Com efeito, o direito que a mesma conferia ao credor (a chamada Caixa Geral de Depósitos) de ser pago pelo valor da coisa hipotecada com preferência sobre os demais credores (cfr. art.º 686.º, n.º 1, do Código Civil) deixou de subsistir com a declaração de nulidade da compra e venda da fracção e da consequente nulidade do negócio de constituição da hipoteca, não fazendo sentido manter-se o respectivo registo, tanto mais que este é constitutivo daquela, como resulta, a nosso ver, do art.º 687.º do Código Civil e sustenta a melhor doutrina [Cfr. António Menezes Cordeiro, Tratado de Direito Civil, X, Direito das Obrigações – Garantias – Almedina, pág. 753; Isabel Menéres Campos, obra citada, pág. 915 e demais autores aí mencionados].

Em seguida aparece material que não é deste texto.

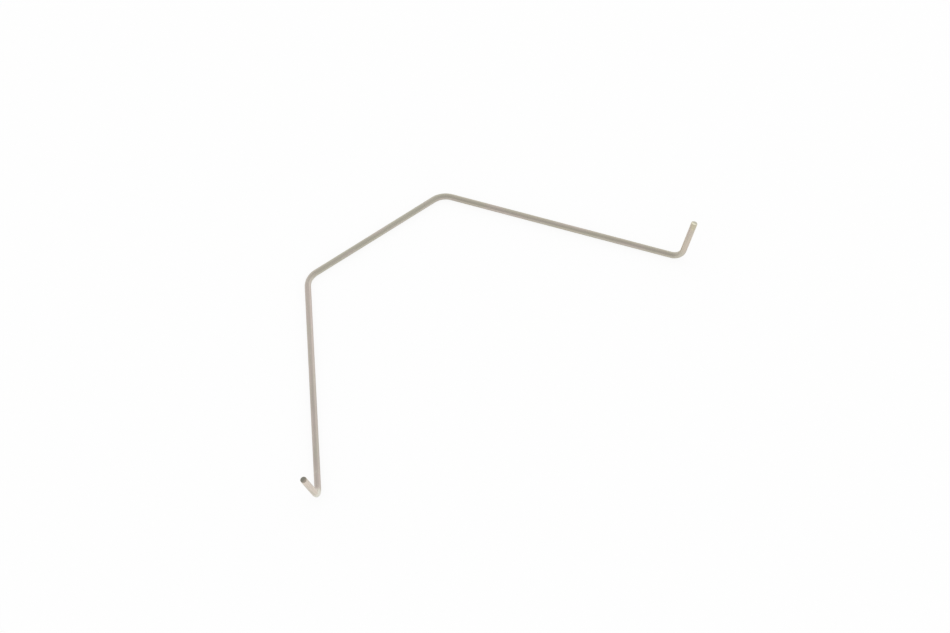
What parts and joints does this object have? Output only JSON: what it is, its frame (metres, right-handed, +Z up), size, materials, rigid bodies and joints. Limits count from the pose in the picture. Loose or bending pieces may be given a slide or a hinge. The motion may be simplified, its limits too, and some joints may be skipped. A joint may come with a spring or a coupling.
{
  "type": "brake pad spring",
  "caption": "Bent wire spring that holds brake pads apart and quiet: a straight crown, two legs opening outwards, and a short upright hook at each end.",
  "frame": {"origin": "on the surface that the spring lies on, below the middle of its bounding box", "axes": "+X along the crown, +Y from the hooks towards the crown, +Z up, the way the hooks stand"},
  "size_m": [0.1226, 0.055, 0.0126],
  "materials": {
    "drawn_steel": "satin, drawn along the wire, with a warm grey cast"
  },
  "bodies": {
    "root": {"spring_wire": "drawn_steel"}
  },
  "joints": []
}
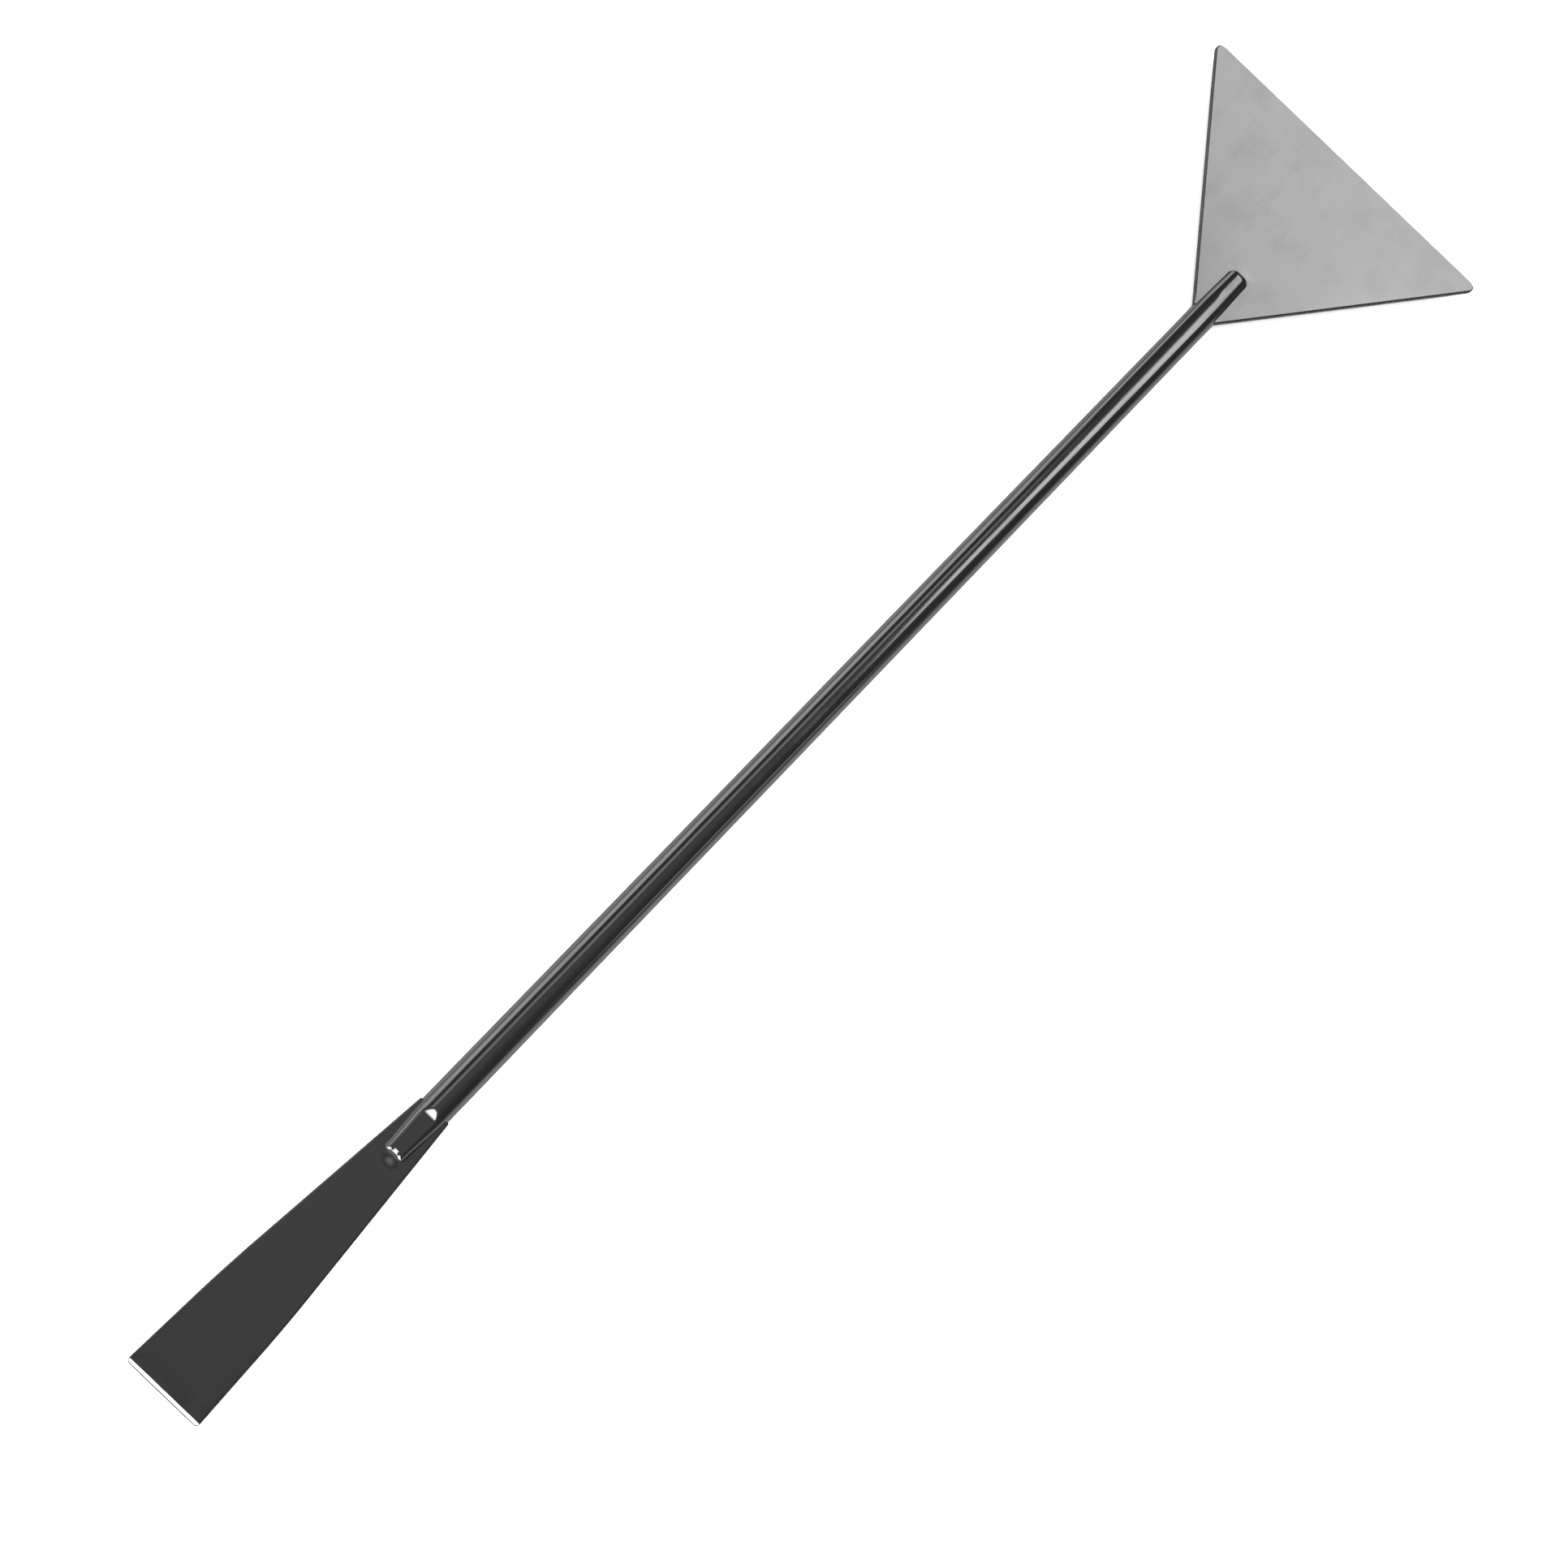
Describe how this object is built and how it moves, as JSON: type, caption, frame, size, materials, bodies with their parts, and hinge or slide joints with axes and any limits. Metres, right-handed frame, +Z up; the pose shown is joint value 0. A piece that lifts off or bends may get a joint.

À mesma conclusão se chegaria se o registo não fosse considerado constitutivo, mas apenas uma mera condição legal de eficácia, como alguns sustentam. Trata-se de uma distinção de escassa relevância prática, uma vez que, “não produzindo a hipoteca não registada efeitos sequer inter partes, a preferência ou a prioridade no pagamento, que são os efeitos mais relevantes como garantia real, não se verificam” [Cfr. Isabel Menéres Campos, obra citada e local citados na última nota] (cfr. citado art.º 687.º e art.º 4.º, n.º 2, do CRP).

Aqui, não está em causa a hipoteca sem registo, mas o registo sem hipoteca, por ser nula. Deixando de existir o facto, não pode subsistir o correspondente registo a que está  sujeito e ao qual pretende dar publicidade [cfr. art.ºs 1.º e 2.º, n.º 1, al. h), ambos do CRP]. Trata-se de um registo que apenas cobre um direito inexistente, pelo que não pode subsistir, havendo que determinar o seu cancelamento.

Destarte, o recurso procede na parte referente à questão aqui em causa, havendo que reconhecer à autora/recorrente o direito de obter o cancelamento do registo, como lhe fora reconhecido na sentença, que deve ser repristinada."